▶ [Prompt]
Give back exactly the lines from the start of the listing to the line containing "arcPoint(domeCentre, domeRadius, restSpotSlope)[1];", inclusive, and nothing beyond them.

begin Available data

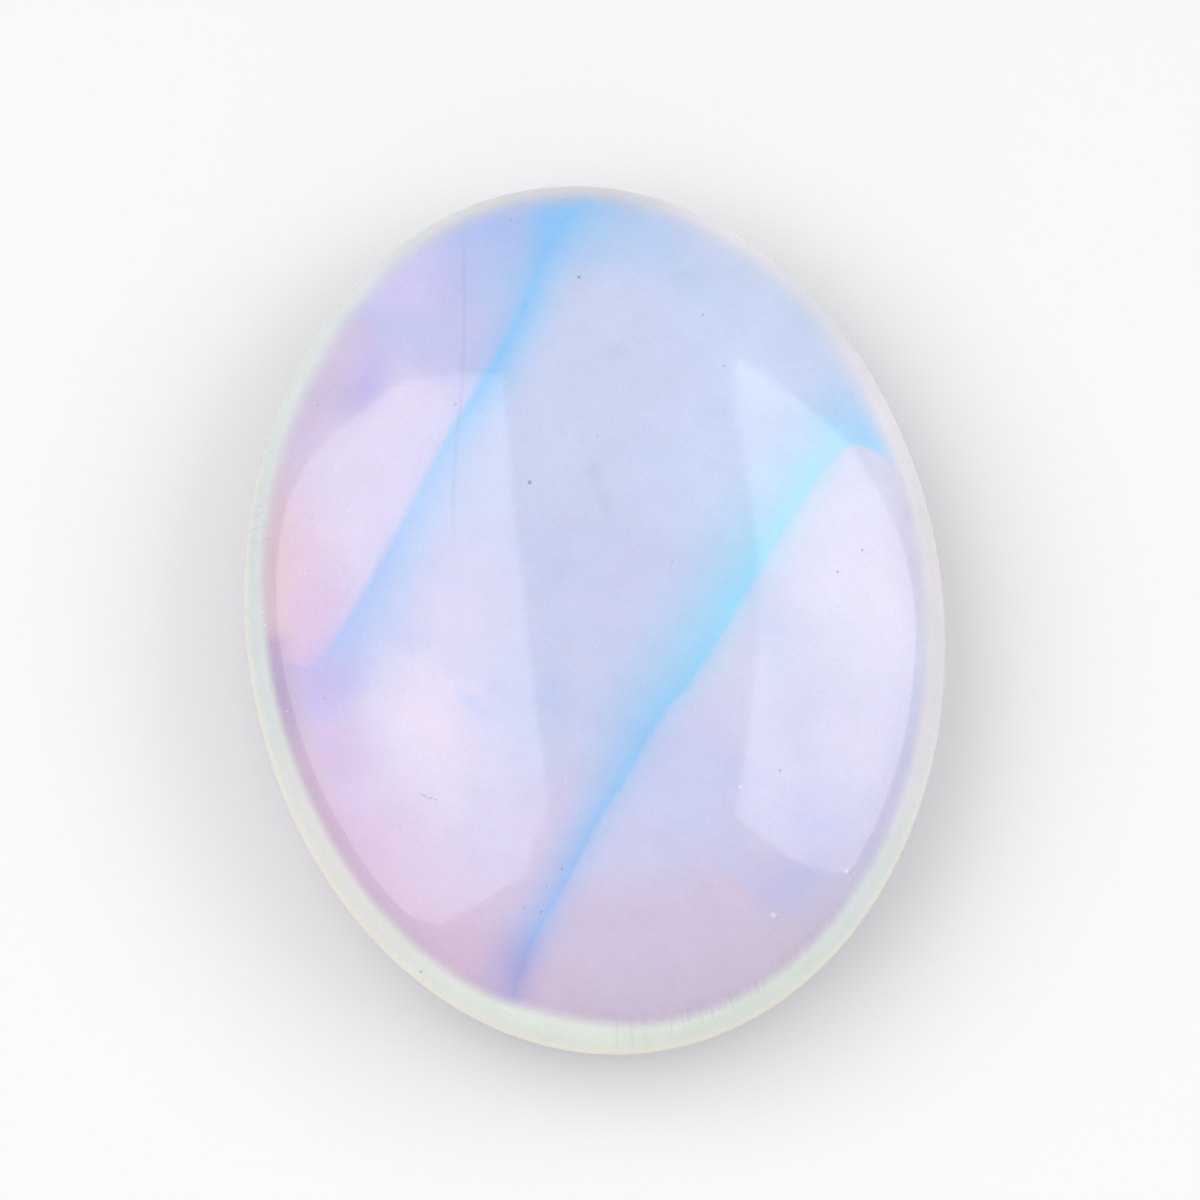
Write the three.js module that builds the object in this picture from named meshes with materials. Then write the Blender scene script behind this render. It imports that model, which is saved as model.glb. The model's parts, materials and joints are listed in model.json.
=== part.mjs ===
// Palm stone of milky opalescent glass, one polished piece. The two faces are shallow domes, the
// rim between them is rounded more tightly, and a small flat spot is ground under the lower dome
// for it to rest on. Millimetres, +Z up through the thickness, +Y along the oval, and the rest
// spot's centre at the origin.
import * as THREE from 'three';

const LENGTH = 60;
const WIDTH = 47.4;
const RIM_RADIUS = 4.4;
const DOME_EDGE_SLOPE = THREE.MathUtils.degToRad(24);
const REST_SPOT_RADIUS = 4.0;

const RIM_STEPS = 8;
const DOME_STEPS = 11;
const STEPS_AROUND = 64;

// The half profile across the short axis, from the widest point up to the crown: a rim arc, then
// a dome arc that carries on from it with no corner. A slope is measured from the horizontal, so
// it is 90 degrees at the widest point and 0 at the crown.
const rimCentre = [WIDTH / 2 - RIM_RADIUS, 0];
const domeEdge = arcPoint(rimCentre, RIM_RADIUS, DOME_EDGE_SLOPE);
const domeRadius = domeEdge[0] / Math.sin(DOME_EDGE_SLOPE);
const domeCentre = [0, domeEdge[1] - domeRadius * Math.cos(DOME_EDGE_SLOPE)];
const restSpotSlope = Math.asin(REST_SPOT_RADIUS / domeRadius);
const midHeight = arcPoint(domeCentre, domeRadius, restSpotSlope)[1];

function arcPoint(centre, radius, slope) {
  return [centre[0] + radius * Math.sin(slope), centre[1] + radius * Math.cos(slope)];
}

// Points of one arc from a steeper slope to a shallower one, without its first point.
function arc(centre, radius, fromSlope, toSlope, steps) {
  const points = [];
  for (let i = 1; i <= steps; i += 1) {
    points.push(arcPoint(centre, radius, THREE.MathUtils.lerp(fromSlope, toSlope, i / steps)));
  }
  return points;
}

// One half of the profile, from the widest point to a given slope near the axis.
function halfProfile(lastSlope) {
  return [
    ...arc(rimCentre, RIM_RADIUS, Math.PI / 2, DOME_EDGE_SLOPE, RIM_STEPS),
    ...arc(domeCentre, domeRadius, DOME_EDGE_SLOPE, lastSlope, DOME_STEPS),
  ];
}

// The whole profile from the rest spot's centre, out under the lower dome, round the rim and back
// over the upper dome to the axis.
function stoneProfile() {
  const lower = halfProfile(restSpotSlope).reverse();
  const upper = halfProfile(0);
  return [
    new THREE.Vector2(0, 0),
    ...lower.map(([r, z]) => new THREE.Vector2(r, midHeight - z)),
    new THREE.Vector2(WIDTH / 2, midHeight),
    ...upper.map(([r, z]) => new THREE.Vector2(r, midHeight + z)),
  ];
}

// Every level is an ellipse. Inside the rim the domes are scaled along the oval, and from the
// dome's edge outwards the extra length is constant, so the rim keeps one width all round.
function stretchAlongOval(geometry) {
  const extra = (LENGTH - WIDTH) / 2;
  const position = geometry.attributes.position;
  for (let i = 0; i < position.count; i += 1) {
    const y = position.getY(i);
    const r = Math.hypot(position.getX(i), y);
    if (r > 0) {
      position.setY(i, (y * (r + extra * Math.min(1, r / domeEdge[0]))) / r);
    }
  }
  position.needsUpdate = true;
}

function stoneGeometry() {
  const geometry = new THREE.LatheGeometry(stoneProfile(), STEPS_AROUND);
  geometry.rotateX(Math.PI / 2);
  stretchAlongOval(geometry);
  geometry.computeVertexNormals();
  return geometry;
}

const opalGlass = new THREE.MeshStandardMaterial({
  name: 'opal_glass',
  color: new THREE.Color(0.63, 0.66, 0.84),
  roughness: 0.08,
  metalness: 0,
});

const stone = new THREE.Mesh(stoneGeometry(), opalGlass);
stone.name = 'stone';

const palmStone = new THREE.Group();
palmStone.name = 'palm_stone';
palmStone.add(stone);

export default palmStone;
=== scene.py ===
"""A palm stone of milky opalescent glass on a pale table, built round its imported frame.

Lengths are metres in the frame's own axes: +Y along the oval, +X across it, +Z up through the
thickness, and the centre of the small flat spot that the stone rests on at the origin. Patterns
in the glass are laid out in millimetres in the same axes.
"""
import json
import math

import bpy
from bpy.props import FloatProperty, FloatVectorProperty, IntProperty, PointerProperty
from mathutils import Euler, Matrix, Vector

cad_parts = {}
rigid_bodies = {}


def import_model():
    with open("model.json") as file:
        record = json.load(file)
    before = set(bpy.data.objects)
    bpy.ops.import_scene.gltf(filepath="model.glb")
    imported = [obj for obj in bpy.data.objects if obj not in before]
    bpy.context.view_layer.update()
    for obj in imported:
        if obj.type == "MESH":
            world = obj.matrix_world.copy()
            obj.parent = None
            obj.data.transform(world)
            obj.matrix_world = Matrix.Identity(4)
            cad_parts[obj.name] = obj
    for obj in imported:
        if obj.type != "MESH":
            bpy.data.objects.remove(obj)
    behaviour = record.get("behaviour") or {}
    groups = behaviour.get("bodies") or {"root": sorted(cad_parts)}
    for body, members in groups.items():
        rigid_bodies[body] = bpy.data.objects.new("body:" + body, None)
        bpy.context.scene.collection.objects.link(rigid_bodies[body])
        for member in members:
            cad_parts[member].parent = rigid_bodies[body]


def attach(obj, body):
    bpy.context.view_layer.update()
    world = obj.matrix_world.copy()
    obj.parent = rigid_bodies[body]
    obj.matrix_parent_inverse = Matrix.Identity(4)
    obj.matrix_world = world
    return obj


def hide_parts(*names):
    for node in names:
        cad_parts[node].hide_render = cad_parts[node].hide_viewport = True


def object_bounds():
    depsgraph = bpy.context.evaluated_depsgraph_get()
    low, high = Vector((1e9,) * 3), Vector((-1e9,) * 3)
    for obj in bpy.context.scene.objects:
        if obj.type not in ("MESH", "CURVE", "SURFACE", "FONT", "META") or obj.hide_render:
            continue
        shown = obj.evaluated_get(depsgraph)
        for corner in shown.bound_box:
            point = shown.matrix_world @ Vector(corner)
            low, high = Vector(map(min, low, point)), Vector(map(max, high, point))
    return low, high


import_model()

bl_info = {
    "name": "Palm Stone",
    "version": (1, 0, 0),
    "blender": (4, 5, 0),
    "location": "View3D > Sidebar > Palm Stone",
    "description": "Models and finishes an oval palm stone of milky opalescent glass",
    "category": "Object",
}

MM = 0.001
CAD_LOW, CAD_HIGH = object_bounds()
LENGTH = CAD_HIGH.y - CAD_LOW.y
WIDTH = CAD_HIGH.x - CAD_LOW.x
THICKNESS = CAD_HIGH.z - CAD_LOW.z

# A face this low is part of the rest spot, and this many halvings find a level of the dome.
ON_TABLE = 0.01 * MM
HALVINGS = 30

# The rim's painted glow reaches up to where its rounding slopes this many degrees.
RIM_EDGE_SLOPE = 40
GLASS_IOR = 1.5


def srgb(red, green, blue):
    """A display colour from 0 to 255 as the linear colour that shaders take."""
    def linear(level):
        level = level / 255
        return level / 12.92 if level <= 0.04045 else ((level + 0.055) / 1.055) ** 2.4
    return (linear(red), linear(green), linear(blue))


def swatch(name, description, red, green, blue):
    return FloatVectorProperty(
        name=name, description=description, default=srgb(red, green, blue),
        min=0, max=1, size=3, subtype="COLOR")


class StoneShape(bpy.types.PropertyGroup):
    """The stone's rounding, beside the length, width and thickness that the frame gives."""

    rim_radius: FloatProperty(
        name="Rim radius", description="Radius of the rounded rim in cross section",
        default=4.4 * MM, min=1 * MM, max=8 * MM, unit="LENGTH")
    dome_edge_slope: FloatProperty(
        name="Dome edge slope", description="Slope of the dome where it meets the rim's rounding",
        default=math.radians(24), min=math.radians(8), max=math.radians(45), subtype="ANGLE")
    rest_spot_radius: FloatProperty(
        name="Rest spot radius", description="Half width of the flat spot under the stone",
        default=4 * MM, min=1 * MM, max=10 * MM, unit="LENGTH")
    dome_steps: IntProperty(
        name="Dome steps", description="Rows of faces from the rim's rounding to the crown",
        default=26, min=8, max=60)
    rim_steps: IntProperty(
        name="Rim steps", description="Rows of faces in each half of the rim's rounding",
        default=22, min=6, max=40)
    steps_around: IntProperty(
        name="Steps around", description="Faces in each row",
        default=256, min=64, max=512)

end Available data

▶ [Expected answer]
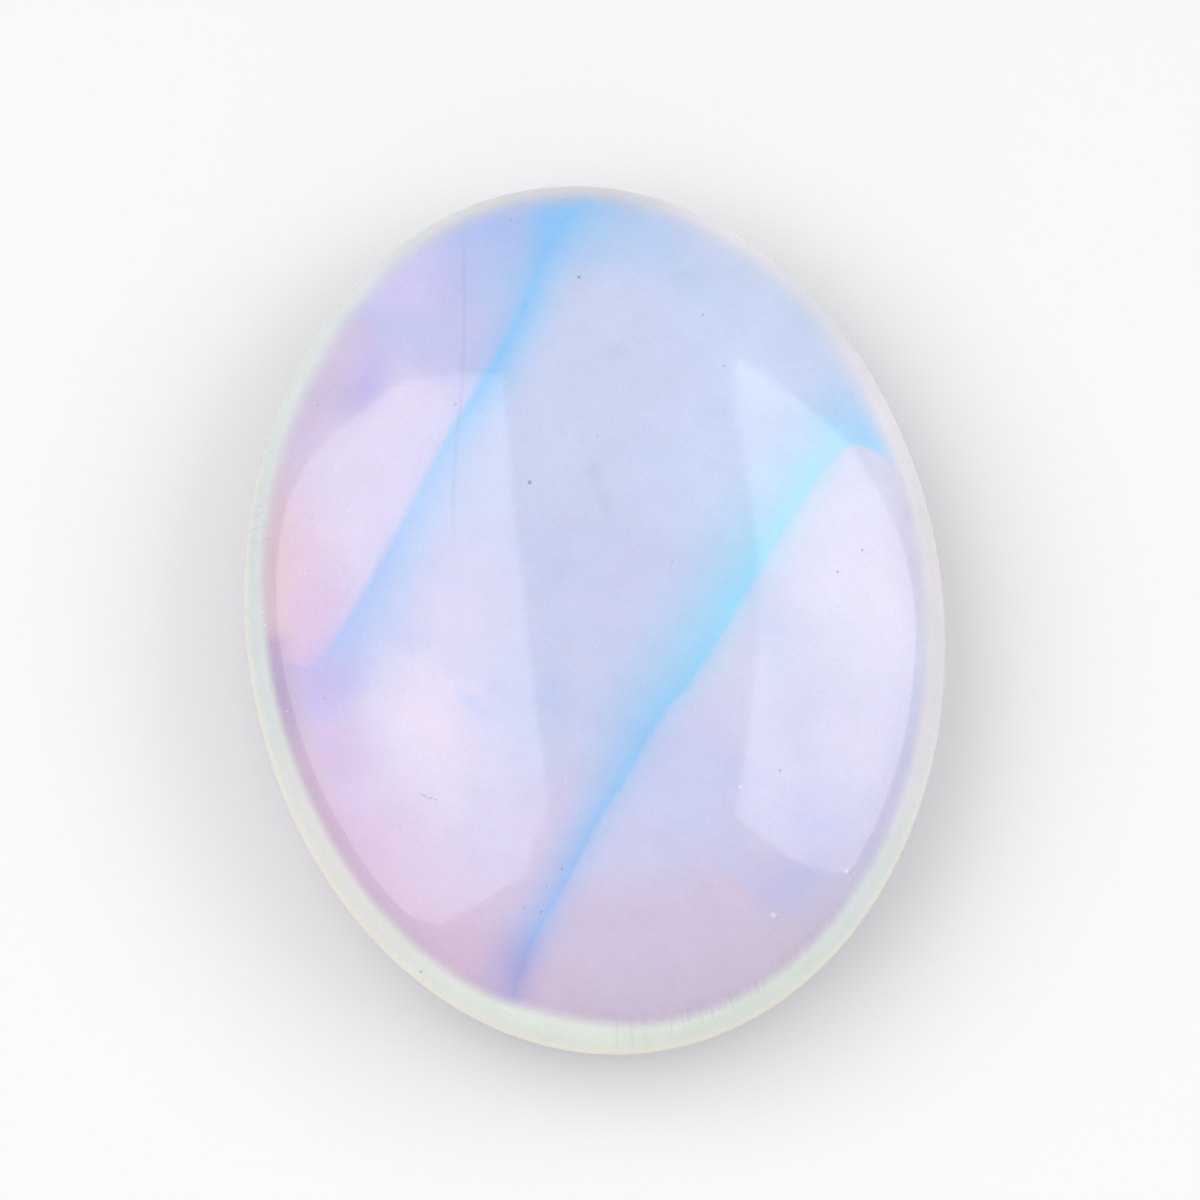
Write the three.js module that builds the object in this picture from named meshes with materials. Then write the Blender scene script behind this render. It imports that model, which is saved as model.glb. The model's parts, materials and joints are listed in model.json.
=== part.mjs ===
// Palm stone of milky opalescent glass, one polished piece. The two faces are shallow domes, the
// rim between them is rounded more tightly, and a small flat spot is ground under the lower dome
// for it to rest on. Millimetres, +Z up through the thickness, +Y along the oval, and the rest
// spot's centre at the origin.
import * as THREE from 'three';

const LENGTH = 60;
const WIDTH = 47.4;
const RIM_RADIUS = 4.4;
const DOME_EDGE_SLOPE = THREE.MathUtils.degToRad(24);
const REST_SPOT_RADIUS = 4.0;

const RIM_STEPS = 8;
const DOME_STEPS = 11;
const STEPS_AROUND = 64;

// The half profile across the short axis, from the widest point up to the crown: a rim arc, then
// a dome arc that carries on from it with no corner. A slope is measured from the horizontal, so
// it is 90 degrees at the widest point and 0 at the crown.
const rimCentre = [WIDTH / 2 - RIM_RADIUS, 0];
const domeEdge = arcPoint(rimCentre, RIM_RADIUS, DOME_EDGE_SLOPE);
const domeRadius = domeEdge[0] / Math.sin(DOME_EDGE_SLOPE);
const domeCentre = [0, domeEdge[1] - domeRadius * Math.cos(DOME_EDGE_SLOPE)];
const restSpotSlope = Math.asin(REST_SPOT_RADIUS / domeRadius);
const midHeight = arcPoint(domeCentre, domeRadius, restSpotSlope)[1];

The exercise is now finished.